**Stated goal**
Find each line containing the string "that". Copy it.

== Recorded information

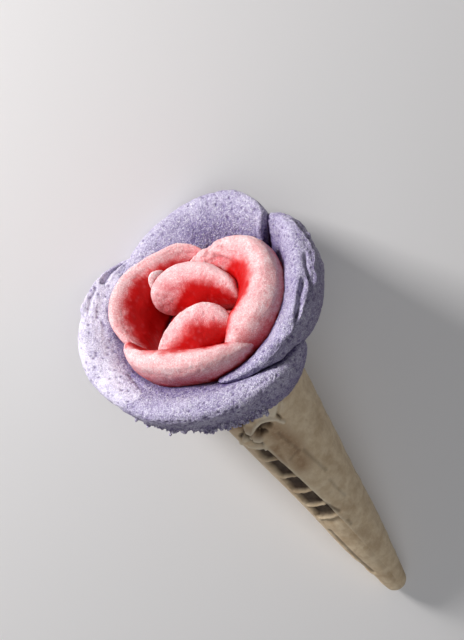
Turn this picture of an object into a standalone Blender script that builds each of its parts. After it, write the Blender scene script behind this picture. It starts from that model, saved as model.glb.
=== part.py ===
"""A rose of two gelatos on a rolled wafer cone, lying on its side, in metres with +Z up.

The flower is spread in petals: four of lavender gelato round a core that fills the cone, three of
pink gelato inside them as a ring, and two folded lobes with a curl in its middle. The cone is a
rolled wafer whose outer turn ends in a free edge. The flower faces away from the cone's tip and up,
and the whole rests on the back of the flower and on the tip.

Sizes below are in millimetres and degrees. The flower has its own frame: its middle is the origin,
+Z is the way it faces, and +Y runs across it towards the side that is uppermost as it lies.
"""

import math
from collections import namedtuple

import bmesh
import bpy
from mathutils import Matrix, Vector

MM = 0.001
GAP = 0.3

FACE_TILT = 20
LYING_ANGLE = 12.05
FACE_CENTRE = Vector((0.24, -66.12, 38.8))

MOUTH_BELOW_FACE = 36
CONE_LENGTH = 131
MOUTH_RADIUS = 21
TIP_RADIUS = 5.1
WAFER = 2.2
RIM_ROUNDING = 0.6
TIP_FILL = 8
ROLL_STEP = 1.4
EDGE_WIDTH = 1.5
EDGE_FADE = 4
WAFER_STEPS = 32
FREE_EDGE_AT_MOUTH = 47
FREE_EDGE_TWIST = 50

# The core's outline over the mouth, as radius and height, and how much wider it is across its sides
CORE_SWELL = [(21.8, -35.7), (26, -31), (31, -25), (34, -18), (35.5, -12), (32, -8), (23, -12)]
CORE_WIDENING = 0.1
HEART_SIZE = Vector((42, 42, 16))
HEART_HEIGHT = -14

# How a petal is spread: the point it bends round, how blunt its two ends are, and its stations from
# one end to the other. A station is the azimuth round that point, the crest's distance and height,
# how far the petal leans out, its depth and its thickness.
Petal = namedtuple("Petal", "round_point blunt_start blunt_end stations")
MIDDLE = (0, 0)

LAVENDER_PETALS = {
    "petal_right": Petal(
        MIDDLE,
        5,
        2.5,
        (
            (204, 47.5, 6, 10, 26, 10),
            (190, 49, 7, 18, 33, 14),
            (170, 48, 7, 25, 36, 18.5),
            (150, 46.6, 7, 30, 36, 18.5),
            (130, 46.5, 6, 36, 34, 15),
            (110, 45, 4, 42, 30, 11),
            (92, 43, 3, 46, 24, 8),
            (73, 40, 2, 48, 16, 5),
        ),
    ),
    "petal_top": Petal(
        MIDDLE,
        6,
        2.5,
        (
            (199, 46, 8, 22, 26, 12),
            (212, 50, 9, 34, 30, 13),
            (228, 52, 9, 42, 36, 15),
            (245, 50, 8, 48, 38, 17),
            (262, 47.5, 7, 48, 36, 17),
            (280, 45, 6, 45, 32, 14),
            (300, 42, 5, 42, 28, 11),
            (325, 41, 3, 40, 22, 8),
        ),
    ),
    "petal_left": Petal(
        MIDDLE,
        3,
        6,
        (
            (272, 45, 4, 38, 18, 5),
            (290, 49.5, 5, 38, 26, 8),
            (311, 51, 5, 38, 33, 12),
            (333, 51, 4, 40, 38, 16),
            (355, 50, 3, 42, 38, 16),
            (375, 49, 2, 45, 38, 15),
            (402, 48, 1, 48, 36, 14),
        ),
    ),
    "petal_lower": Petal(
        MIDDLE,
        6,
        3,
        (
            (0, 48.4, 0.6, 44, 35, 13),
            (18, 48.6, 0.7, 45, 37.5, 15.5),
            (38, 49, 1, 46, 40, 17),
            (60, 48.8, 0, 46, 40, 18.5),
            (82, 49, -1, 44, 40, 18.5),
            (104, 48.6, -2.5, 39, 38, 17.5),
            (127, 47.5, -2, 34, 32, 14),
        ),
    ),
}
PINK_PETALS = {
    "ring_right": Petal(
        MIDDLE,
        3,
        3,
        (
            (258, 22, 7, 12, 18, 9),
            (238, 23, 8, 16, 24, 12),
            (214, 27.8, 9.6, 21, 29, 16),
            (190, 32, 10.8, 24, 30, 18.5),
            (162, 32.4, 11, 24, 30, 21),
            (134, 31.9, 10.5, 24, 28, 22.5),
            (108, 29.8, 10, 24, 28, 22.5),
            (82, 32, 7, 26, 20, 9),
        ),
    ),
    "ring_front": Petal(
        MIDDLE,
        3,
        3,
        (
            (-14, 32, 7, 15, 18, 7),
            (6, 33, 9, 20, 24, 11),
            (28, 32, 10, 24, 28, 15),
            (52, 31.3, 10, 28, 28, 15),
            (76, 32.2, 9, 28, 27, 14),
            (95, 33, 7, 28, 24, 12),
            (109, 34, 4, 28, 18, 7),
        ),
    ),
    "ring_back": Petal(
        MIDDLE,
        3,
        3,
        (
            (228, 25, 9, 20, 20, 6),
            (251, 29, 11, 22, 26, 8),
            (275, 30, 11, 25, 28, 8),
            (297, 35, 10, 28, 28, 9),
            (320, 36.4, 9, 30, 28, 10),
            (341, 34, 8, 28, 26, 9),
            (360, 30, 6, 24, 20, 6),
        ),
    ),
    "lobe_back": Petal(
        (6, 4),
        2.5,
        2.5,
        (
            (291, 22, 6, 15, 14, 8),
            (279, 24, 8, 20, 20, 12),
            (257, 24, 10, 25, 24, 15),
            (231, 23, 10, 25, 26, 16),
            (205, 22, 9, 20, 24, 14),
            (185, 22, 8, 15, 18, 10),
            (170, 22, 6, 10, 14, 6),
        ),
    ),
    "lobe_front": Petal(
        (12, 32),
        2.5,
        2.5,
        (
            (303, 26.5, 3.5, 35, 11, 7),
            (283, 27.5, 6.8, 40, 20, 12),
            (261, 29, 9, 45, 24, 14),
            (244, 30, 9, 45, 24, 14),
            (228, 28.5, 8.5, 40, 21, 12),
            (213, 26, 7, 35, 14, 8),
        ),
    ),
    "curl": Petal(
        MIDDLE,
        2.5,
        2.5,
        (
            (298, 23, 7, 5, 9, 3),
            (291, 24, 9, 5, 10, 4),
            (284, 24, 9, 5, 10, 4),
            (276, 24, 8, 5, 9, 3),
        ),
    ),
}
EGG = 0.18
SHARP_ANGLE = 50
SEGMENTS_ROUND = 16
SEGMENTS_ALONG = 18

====

**The solution**
Turn this picture of an object into a standalone Blender script that builds each of its parts. After it, write the Blender scene script behind this picture. It starts from that model, saved as model.glb.
The flower is spread in petals: four of lavender gelato round a core that fills the cone, three of
+Z is the way it faces, and +Y runs across it towards the side that is uppermost as it lies.
# one end to the other. A station is the azimuth round that point, the crest's distance and height,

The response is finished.